Nicht-EU-Land Albanien will eine temporäre Sperre, nachdem sich Jugendbanden über TikTok zu einer Schlägerei verabredet hatten. Ein 14-Jähriger starb dabei durch einen Messerstich. In all diesen Fällen wird der Dienst zum Adressaten von Vorwürfen, sozialschädlichen Verhaltensweisen nicht angemessen entgegenzuwirken.
Österreichische NGO geht gegen TikTok in Griechenland vor
In der EU läuft bereits seit knapp einem Jahr ein Verfahren auf der Grundlage des Digital Services Acts (DSA). Dabei will man das Gebaren von TikTok in mehreren Bereichen untersuchen. Einer davon ist der Verdacht mangelhafter Einhaltung von Vorschriften zum Jugendschutz. Darüber hinaus will man die von der Plattform ergriffenen Maßnahmen zum Schutz des „körperlichen und emotionalen Wohlbefindens“ junger Menschen überprüfen.
Im Rahmen des Verfahrens soll auch eruiert werden, inwieweit Videos auf TikTok Radikalisierungsprozesse unterstützen können. Weitere Elemente des DSA-Verfahrens sollen noch die Transparenz der Werbung auf TikTok und die Gewährleistung des Zugangs von Forschern zu TikTok-Daten sein. Seit August 2023 gehört TikTok zu den Plattformen, auf die das Gesetz Anwendung findet.

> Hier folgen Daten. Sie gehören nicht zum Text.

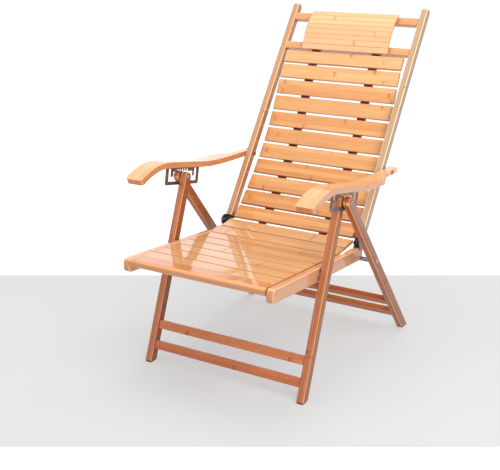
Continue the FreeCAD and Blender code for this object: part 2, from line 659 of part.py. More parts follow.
def rack_screw(s):
    under = ARM_OVER_APEX * arm_slope[0] - ARM_THICK / 2
    y, z = on_rack(s, under - RACK_THICK)
    return Part.makeCone(SCREW_RADIUS, SCREW_RADIUS * 0.7, SCREW_HEAD,
                         Vector(rack_out - RACK_FLANGE * 0.55, y, z), Vector(0, -arm_up[0], -arm_up[1]))


pair("armrest", armrest().cut(hole(arm_pivot)))
pair("rack", rack())
screws = [rack_screw(s) for s in (RACK_SPAN[0] + 12, -30.0, 34.0, RACK_SPAN[1] - 12)]
keep("rack_screws", *(screws + [mirror(s) for s in screws]))
both("arm_bolts", fastener(arm_pivot, arm_in + ARM_REAR_WIDTH, stile_in - HEAD_HEIGHT * 0.7))
both("arm_nuts", nut(arm_pivot, stile_in, -1))
both("arm_washers", washer(arm_pivot, stile_out, arm_in))

# origin to the bottom centre, then one file per piece

box = FreeCAD.BoundBox()
for shape in parts.values():
    box.add(shape.BoundBox)
move = Vector(-(box.XMin + box.XMax) / 2, -(box.YMin + box.YMax) / 2, -box.ZMin)
os.makedirs("parts", exist_ok=True)
for name, shape in parts.items():
    shape.translate(move)
    shape.exportStep(os.path.join("parts", name + ".step"))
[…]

Neben der EU-Kommission und einzelnen Staaten gehen mittlerweile auch NGOs gegen TikTok vor. Wie der „Standard“ berichtet, hat die Vereinigung „None of Your Business“ (Noyb) des österreichischen Datenschutzaktivisten Max Schrems in fünf EU-Staaten bislang sechs Verfahren gegen Betreiber chinesischer Apps angestoßen.
Keine Grundlage für legale Datenübermittlung
Neben TikTok, gegen das nun in Griechenland wegen des Verdachts des Verstoßes gegen die Europäische Datenschutz-Grundverordnung (DSGVO) anhängig ist, sind noch weitere Dienste betroffen. Dabei handelt es sich um die Onlineshops AliExpress, Shein und Temu, um den Messenger WeChat und um den Smartphone-Anbieter Xiaomi.
Der DSGVO zufolge dürfen persönliche Daten nur in Staaten außerhalb der EU transferiert werden, wenn dort der Datenschutz gewährleistet ist. China fällt nicht unter diese. Bislang hat Brüssel nur Andorra, Argentinien, Kanada, die Färöer, Guernsey, die Isle of Man, Israel, Jersey, Neuseeland, die Schweiz und Uruguay als sicher eingestuft.
Transparenzberichte von Xiaomi bestätigen nach Angaben der Beschwerdeführer, dass chinesische Behörden in der Praxis teils uneingeschränkten Zugriff auf persönliche Daten beantragen und erhalten. Xiaomi komme diesen Anfragen auch fast immer nach. Chinesische Gesetze verpflichten in China ansässige Unternehmen auch zur Kooperation.
Sollten die Beschwerden Erfolg haben, drohen den Diensten Geldbußen von bis zu vier Prozent des weltweiten Jahresumsatzes. Im Fall von TikTok wären dies etwa 644 Millionen US-Dollar.